A concepção terapêutica de filosofia de John McDowell: entre a leitura de Wittgenstein e Mente e Mundo
A presente pesquisa tem como objetivo apresentar a noção de terapia filosófica tal como ela é adotada enquanto um procedimento de crítica filosófica específico na filosofia de John McDowell. Para delinear essa noção, considero necessária as seguintes etapas.
Na primeira parte da pesquisa, é preciso rastrear de onde e por quais razões McDowell adotou este procedimento específico em detrimento do que chama de filosofias construtivas ou teóricas. Para dar conta deste primeiro passo, me voltarei à leitura que McDowell faz de Wittgenstein. Mais especificamente, mostrarei como a postura terapêutica de McDowell deve ser (i) localizada em sua interpretação do tema do seguir regras em Wittgenstein on following a rule (1984), (ii) e que tal leitura pode ser, em seguida, contextualizada a partir de textos de cunho metodológico de McDowell, quais sejam, Wittgensteinian “quietism”? (2009) e Philosophical Method (2015). Nesta primeira etapa, mostraremos que a terapia filosófica de McDowell se constitui pelos seguintes passos:
(1) identificação daquilo que é considerado como um problema filosófico pelo interlocutor/paciente da terapia (e.g. como é possível a objetividade do significado; como é possível a coerção normativa do significado; etc.);
(2) explicitação dos problemas da posição adotada pelo interlocutor que impedem com que aquilo que ele considera como um problema filosófico possa ser solucionado através de uma determinada teoria filosófica;
(3) dissolução do problema e da posição adotada ao mostrar como os termos do problema podem ser rearranjados em um novo quadro conceitual no qual isso deixa de ser problemático. Este novo quadro é o objetivo da terapia filosófica, o qual McDowell chama de cura.

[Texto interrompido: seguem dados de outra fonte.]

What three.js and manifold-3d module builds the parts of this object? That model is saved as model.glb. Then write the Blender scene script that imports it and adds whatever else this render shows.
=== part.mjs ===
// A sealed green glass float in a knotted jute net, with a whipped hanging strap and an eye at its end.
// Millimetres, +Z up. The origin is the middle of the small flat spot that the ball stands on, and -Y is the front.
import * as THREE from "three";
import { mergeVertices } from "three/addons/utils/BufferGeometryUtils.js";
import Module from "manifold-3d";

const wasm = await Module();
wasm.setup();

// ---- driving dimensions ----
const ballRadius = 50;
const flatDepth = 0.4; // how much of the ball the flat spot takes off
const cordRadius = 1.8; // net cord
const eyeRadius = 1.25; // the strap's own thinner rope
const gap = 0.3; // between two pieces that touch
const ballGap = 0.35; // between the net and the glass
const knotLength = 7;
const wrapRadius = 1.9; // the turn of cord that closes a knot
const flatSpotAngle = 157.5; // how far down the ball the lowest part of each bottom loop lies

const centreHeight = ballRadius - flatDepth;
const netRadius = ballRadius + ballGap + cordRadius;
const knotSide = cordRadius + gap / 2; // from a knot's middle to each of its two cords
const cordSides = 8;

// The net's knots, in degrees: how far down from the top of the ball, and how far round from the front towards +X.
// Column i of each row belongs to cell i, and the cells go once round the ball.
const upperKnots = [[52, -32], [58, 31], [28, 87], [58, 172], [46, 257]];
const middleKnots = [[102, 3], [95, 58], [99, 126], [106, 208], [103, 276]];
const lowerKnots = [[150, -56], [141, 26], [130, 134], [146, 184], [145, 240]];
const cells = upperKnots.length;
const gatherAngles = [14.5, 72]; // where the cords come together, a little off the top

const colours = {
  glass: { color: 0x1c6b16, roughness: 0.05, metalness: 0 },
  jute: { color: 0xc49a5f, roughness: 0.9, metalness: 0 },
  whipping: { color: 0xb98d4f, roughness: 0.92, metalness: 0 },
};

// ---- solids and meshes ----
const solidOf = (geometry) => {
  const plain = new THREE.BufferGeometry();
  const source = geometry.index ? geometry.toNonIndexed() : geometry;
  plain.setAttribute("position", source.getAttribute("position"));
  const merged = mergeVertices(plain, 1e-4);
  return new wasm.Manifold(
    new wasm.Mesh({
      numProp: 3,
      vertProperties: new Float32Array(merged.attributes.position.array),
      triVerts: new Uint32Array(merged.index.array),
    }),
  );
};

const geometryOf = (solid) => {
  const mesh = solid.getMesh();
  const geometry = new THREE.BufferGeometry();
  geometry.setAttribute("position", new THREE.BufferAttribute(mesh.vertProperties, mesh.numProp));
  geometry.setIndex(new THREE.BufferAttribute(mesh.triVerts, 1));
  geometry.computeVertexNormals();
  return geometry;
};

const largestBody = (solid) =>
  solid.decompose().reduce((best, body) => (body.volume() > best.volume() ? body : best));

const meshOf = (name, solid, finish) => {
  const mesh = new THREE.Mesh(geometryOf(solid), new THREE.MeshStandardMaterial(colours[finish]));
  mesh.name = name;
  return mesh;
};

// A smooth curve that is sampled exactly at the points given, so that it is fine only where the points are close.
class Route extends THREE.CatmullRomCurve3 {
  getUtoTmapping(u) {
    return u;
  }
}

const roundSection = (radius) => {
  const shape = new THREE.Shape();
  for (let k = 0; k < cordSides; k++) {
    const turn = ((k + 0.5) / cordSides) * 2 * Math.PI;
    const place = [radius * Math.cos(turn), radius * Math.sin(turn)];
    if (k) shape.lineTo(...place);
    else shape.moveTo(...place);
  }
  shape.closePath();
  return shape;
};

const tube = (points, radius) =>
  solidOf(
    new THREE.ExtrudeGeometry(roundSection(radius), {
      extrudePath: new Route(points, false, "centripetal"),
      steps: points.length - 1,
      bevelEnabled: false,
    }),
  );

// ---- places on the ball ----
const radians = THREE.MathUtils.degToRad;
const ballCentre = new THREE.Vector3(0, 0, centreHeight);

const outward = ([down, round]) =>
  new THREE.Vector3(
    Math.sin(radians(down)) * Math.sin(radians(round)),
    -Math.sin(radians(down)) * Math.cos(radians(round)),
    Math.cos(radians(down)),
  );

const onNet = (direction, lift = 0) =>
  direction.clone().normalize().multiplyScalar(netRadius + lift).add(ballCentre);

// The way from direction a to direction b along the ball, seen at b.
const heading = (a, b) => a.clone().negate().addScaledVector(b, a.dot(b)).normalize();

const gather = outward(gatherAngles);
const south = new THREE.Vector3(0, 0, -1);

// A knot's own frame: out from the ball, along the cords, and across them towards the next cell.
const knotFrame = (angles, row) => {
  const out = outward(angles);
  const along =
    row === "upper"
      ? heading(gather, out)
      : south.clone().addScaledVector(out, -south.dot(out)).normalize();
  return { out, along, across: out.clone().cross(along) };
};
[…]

Na segunda parte da pesquisa, analisarei de que modo a introdução, a segunda e a quarta conferências de Mente e Mundo (1994) podem ser consideradas como um exemplo de tal procedimento terapêutico de matriz wittgensteiniana. Procederei do seguinte modo. Em primeiro lugar, identificarei como o modelo terapêutico delineado na primeira parte da pesquisa aparece na introdução do livro. Aqui, (1) McDowell encontra uma “ansiedade mais profunda” [deeper anxiety] que se configura na forma de um problema filosófico de tipo “como é possível?”. Em seguida, (2) ele apresenta como as possibilidades de resposta tem como consequência a inviabilidade de cada uma delas. Por fim, (3) McDowell oferece uma cura à ansiedade, de modo que a questão “como é possível?” é completamente “exorcizada” e, portanto, deixa de ser problemática. Em segundo lugar, mostrarei como o procedimento encontrado na introdução, que reflete a noção geral de terapia em McDowell, se apresenta em uma análise dos capítulos II e IV, que culminam em duas formulações de “cura”, a “indelimitação do conceitual” e a “segunda natureza”, respectivamente.